If they had been willing to make a definite statement one way or the other, either recognizing John’s baptism as proceeding from divine aims or rejecting it as a merely human projection, at least they would have been attempting some sort of genuine discernment: even if they’d been wrong, they would at least have attempted some authentic exousia of their own. As it is, they care more for their external reputation, and therefore refuse to answer Jesus’ question. To that refusal Jesus responds “Neither will I tell you by what authority I am doing these things,” not so much because he is withholding information from them as because they have demonstrated they could not understand Jesus’ answer if he gave it to them.

This leads then to the second controversy-story, the parable (actually I think “exemplum” would be a better term) of the two sons. Here again, although the words are not used, the issue is authority and authenticity.

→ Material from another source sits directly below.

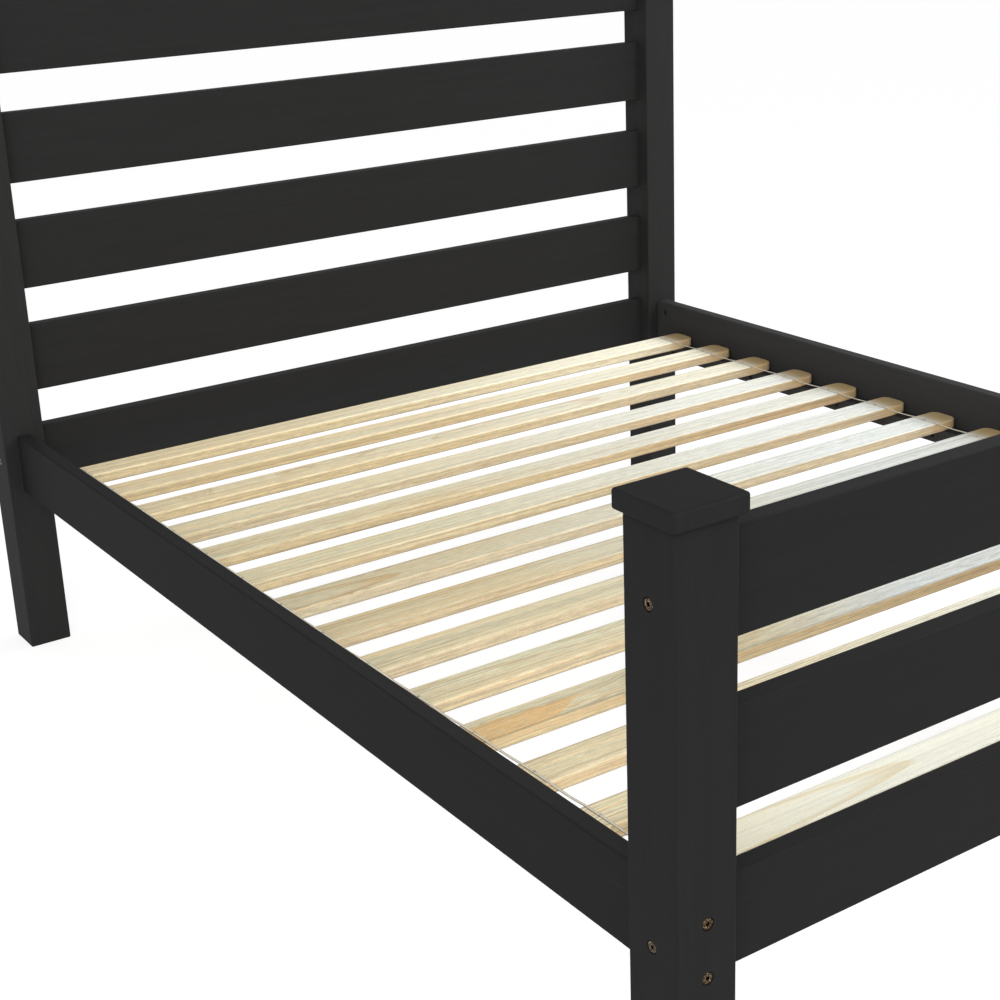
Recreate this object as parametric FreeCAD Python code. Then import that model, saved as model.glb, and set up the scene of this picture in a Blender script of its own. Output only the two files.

The first son appears to deny the authority of the father but then responds in authentic obedience; the second son does the opposite, apparently accepting the authority but not making an authentic response. It may be that Jesus’ original saying ended here, with the parabolic meaning hanging, as it were, right before the hearer’s consciousness; the specific application to tax collectors and prostitutes and priests and elders may have been added by a later editor. Either way, the exemplum draws attention to the authentic embodiment of divine aims, the authentic response to divine call, that is the core of any real exousia human beings can have in and from and through God.